# Kanawha River Route



## ecmdrw5 (Jan 16, 2021)

I'm taking a swing at designing a plan in HO. After driving down Highway 60 along the Kanawha River coming from Charleston, WV, I was fascinated by the dueling track on either side of the river and the amount of coal that I saw in about 30 miles. Here is my first attempt.

It's not completed and I think I'm going to adjust the yard more to the other side of the room and most likely put a coal power plant there. I wanted to capture the dueling river tracks as well as climb up into the mountains to load up.

Main lines is 24" minimum. The line running up the mountain is 22".

Any constructive criticism is welcome.
Combined








Lower Level








Upper Level








Lower 3D








Upper 3D


----------



## DonR (Oct 18, 2012)

Looks like a very interesting layout. A lot of scenic possibilities along your main lines. I lke your choice of single track.
main...however you should add passing sidings along it. With DCC you will you will have a train running clockwise and
another going counterclockwise...you'll need a way for them to get by each other.

You have good yard tracks but I would add several industrial spurs here and there along your main. That would give
you challenging switching operations.

You are aware that you have two 'reverse loops' each of which will require a 'reverse loop controller', When you
decide on your exact track plan we can determine where to designate the 'isolated' sections.

Don


----------



## ecmdrw5 (Jan 16, 2021)

DonR said:


> Looks like a very interesting layout. A lot of scenic possibilities along your main lines. I lke your choice of single track.
> main...however you should add passing sidings along it. With DCC you will you will have a train running clockwise and
> another going counterclockwise...you'll need a way for them to get by each other.
> 
> ...


Passing lanes are a good idea.
I plan on running this on DCC and I also want it to have the ability to circulate. Its not close to finished yet but thanks for the offer to help. 


Sent from my iPhone using Tapatalk


----------



## ecmdrw5 (Jan 16, 2021)

Update

Changed the yard some, added some industry, and a passing lane on the right side.


----------



## DonR (Oct 18, 2012)

The entire left track loop includihg the two yards is a 'reverse' loop that
will require a reverse loop controller. Further, the turntable is also a 'reverse loop' situation.
You cannot abut 2 'reverse isolated' sections so the Y lead tracks to the turntable will have
to be isolated at the turntable and each of its feed legs. It would be powered from your
main bus. Dependiing on the turntable you select, you may need a 2nd reverse loop
controoller for it. (some models have builtii controller). The two crossovers in upper left may require
some special attention and possibly another reverse loop controller...I'll have to draw them out in red and black so will be back tomorrow on that.
Don


----------



## DonR (Oct 18, 2012)

After drawing out the crossover section in the upper left it appears it should be designated the
'main' and will be powered by the main DCC track bus. 

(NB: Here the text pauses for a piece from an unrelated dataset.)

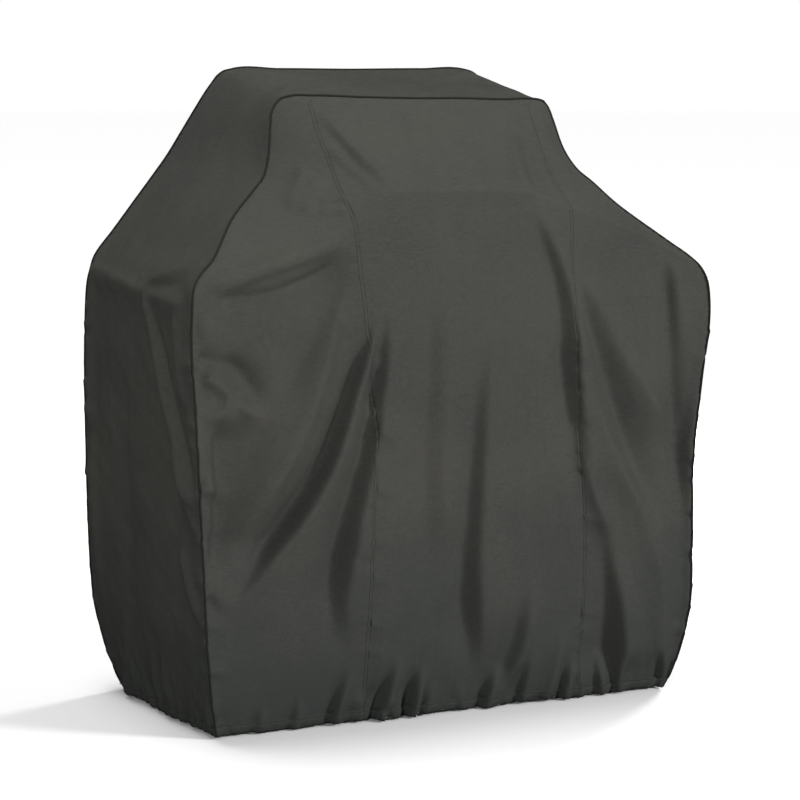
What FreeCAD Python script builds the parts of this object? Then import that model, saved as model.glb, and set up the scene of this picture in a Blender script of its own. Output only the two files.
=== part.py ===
import FreeCAD
import Part
import math
import os

# Fitted fabric cover for a small cart grill, shaped as it hangs over the grill that it protects.
#
# The skin is seven cloth panels. One long strip runs from the left hem up over the shoulder, the hood
# and the other shoulder to the right hem. Three panels close the front and three close the back.
# A piped seam joins the strip to the front and another joins it to the back. Inside, a binding tape
# covers each piped seam and a flat tape covers each upright seam. The hem is a channel round an elastic.
#
# Millimetres. X is the width, -Y is the front, Z is up, and the origin is at the middle of the mouth.

V = FreeCAD.Vector

# ---------------------------------------------------------------- driving dimensions
WIDTH = 1020.0          # over the side shelves
DEPTH = 530.0           # over the side shelves
SHOULDER_FRONT = 826.0  # where the cloth turns over a side shelf, at the front
SHOULDER_BACK = 830.0   # and at the back
FRONT_TOP = 1126.0      # top edge of the front, lower because a hood slopes forward
BACK_TOP = 1174.0       # highest edge, at the back of the hood
FRONT_TOP_Y = -77.0
BACK_TOP_Y = 187.0
HOOD_TOP_X = 283.0      # half width of the hood's top
HOOD_CORNER_X = 322.0   # half width at the lower corner of the hood's end
HOOD_CORNER_Z = 982.0
HOOD_CORNER_Y = -124.0
HOOD_BACK_X = 375.0     # the same corner at the back, where the cloth hangs straighter
HOOD_BACK_Z = 985.0
HANDLE_Z = 965.0        # the hood's handle pushes the middle of the front forwards here
HANDLE_Y = -232.0
PANEL_SEAM_X = 215.0    # upright seams of the front and the back
HEM_X = 470.0           # half width of the gathered mouth
HEM_Y = 230.0
GATHER_Z = 170.0        # the cloth pulls in below this height

CLOTH = 1.0             # coated polyester with its lining
TAPE = 0.6              # flat seam tape
TAPE_WIDTH = 24.0
CLEAR = 0.2             # gap between layers that are sewn flat on each other
PIPING_R = 2.5          # bead of cord and bias strip
CORE_R = 1.6            # cord inside the bead
BEAD_OUT = 3.0          # bead's middle, outside the seam's corner
BINDING_IN = 3.0        # the bound seam allowance starts this far inside the corner
BINDING_WIDE = 12.0
BINDING_THICK = 1.6
CHANNEL = 7.0           # hem channel, across
CHANNEL_HIGH = 22.0
ELASTIC_THICK = 1.4     # flat elastic, standing in the channel
ELASTIC_HIGH = 14.0
ELASTIC_LAP = 30.0      # overlap of its sewn ends
THREAD = 0.8
STITCH_OFFSET = 6.0     # topstitching beside an upright seam

ROUND_TOP = 45.0
ROUND_HOOD = 60.0
ROUND_SHOULDER = 60.0
ROUND_GATHER = 120.0
TURN = 45.0             # height over which the front or back turns to a new slope, each way
REACH = 40.0            # how far a layer is made past the outline before it is trimmed
LOFT_Y = 320.0          # the outline's two sections stand this far from the middle
FAR = 600.0

OUT = "parts"


# ---------------------------------------------------------------- small helpers
def save(name, shape):
    """Writes one node."""
    shape.exportStep(os.path.join(OUT, name + ".step"))
    print("%-24s solids %d  valid %s  volume %.0f" % (name, len(shape.Solids), shape.isValid(), shape.Volume))


def box(x0, x1, y0, y1, z0, z1):
    return Part.makeBox(x1 - x0, y1 - y0, z1 - z0, V(x0, y0, z0))


def mirrored(shape):
    return shape.mirror(V(0, 0, 0), V(1, 0, 0))


def between(table, at):
    """Straight-line value from a list of (place, value) pairs, continued past its last pair."""
    for (a, va), (b, vb) in zip(table, table[1:]):
        if at <= b:
            break
    return va + (vb - va) * (at - a) / (b - a)


def spread(a, b, count):
    return [a + (b - a) * i / (count - 1) for i in range(count)]


def bezier(poles, t):
    """Value of a Bezier curve of any degree."""
    while len(poles) > 1:
        poles = [a + (b - a) * t for a, b in zip(poles, poles[1:])]
    return poles[0]


def patch(net):
    """Face of one span whose poles are the net."""
    u, v = len(net), len(net[0])
    surface = Part.BSplineSurface()
    surface.buildFromPolesMultsKnots(net, [u, u], [v, v], [0, 1], [0, 1], False, False, u - 1, v - 1)
    return surface.toShape()


def closed_solid(faces):
    shell = Part.makeShell(faces)
    shell.sewShape()
    solid = Part.makeSolid(shell)
    return solid if solid.Volume > 0 else solid.reversed()


# ---------------------------------------------------------------- front and back surfaces
class Wall:
    """The front or the back: a depth for each place, made of straight runs with rounded turns."""

    def __init__(self, side_line, middle_line, sign):
        self.side_line = side_line
        self.middle_line = middle_line
        self.sign = sign
        self.z_zones = self.zones_up([z for z, _ in side_line])
        mid, end, edge = PANEL_SEAM_X, HOOD_CORNER_X, WIDTH / 2 + REACH
        self.x_zones = [[-edge, -end], spread(-end, -mid, 4), [-mid, mid], spread(mid, end, 4), [end, edge]]

    def zones_up(self, corners):
        zones, start = [], -REACH
        for corner in corners[1:-1]:
            zones += [[start, corner - TURN], spread(corner - TURN, corner + TURN, 4)]
            start = corner + TURN
        return zones + [[start, BACK_TOP + REACH]]

    def pole(self, x, z):
        """Depth of a pole. Poles beyond the hood's corner follow the side line, the others the middle line."""
        beside = abs(x) > (PANEL_SEAM_X + HOOD_CORNER_X) / 2
        return between(self.side_line if beside else self.middle_line, z)

    def y(self, x, z):
        """Depth of the outer face at a place."""
        across = next((q for q in self.x_zones if x <= q[-1]), self.x_zones[-1])
        up = next((q for q in self.z_zones if z <= q[-1]), self.z_zones[-1])
        t, s = (x - across[0]) / (across[-1] - across[0]), (z - up[0]) / (up[-1] - up[0])
        return bezier([bezier([self.pole(a, b) for b in up], s) for a in across], t)

    def normal(self, x, z):
        """Outwards."""
        dx = (self.y(x + 1, z) - self.y(x - 1, z)) / 2
        dz = (self.y(x, z + 1) - self.y(x, z - 1)) / 2
        return V(-dx, 1, -dz).normalize() * self.sign

    def net(self, across, up, inset):
        return [[V(x, self.pole(x, z) - inset * self.sign, z) for z in up] for x in across]

    def layer(self, near, far):
        """The cloth between two depths inside the outer face. Negative depths are outside it."""
        faces = []
        for across in self.x_zones:
            for up in self.z_zones:
                a, b = self.net(across, up, near), self.net(across, up, far)
                faces += [patch(a), patch(b)]
                if up is self.z_zones[0]:
                    faces.append(patch([[row[0] for row in a], [row[0] for row in b]]))
                if up is self.z_zones[-1]:
                    faces.append(patch([[row[-1] for row in a], [row[-1] for row in b]]))
                if across is self.x_zones[0]:
                    faces.append(patch([a[0], b[0]]))
                if across is self.x_zones[-1]:
                    faces.append(patch([a[-1], b[-1]]))
        return closed_solid(faces)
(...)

Note: Where I say insulated joiners, rail gaps can be substituted.

To create the isolated reverse loop sections you will have to use insulated joiners in BOTH rails
where designated.

For the LEFT isolated section:

1. Place insulated joiners in the outside track just above the turnout that creates
the LEFT yard.
2. Place them in the two inside tracks that lead to the yard just above the turnout that
creates the spur to the right.
3. Place them in BOTH tracks of the Y that leads to the turntable.
4 Place them in the turntable lead just above the turntable.
5. Place them in the track that connects the top Main to the spur from
the right yard.

The above creates the LEFT reverse loop isolated section.
All Yard tracks and spurs from the stub will be electrically
powered by reverse loop controller 'A'.

The Y leads to the turntable will be powered by the main
track bus. The turntable will be wired per it's instructions.

For the RIGHT isolated section:

7. Place insulated joiners is BOTH tracks on the right loop side of
the crossover turnouts.

Number 7 above creates the RIGHT reverse loop section which would
include any added spurs or yards. It will be powered by 
reverse loop controller 'B'.

That leaves the 'crossover' section middle top to be the 'main' It will be powered
by the DCC track bus.

The reason I chose this wiring plan is because of the electrical
complications of crossovers between two sides of an oval. The Y turntable
wiring is required because 'reverse loop' sections cannot abut...there must always
be a DCC main bus powered section between them.

Don


----------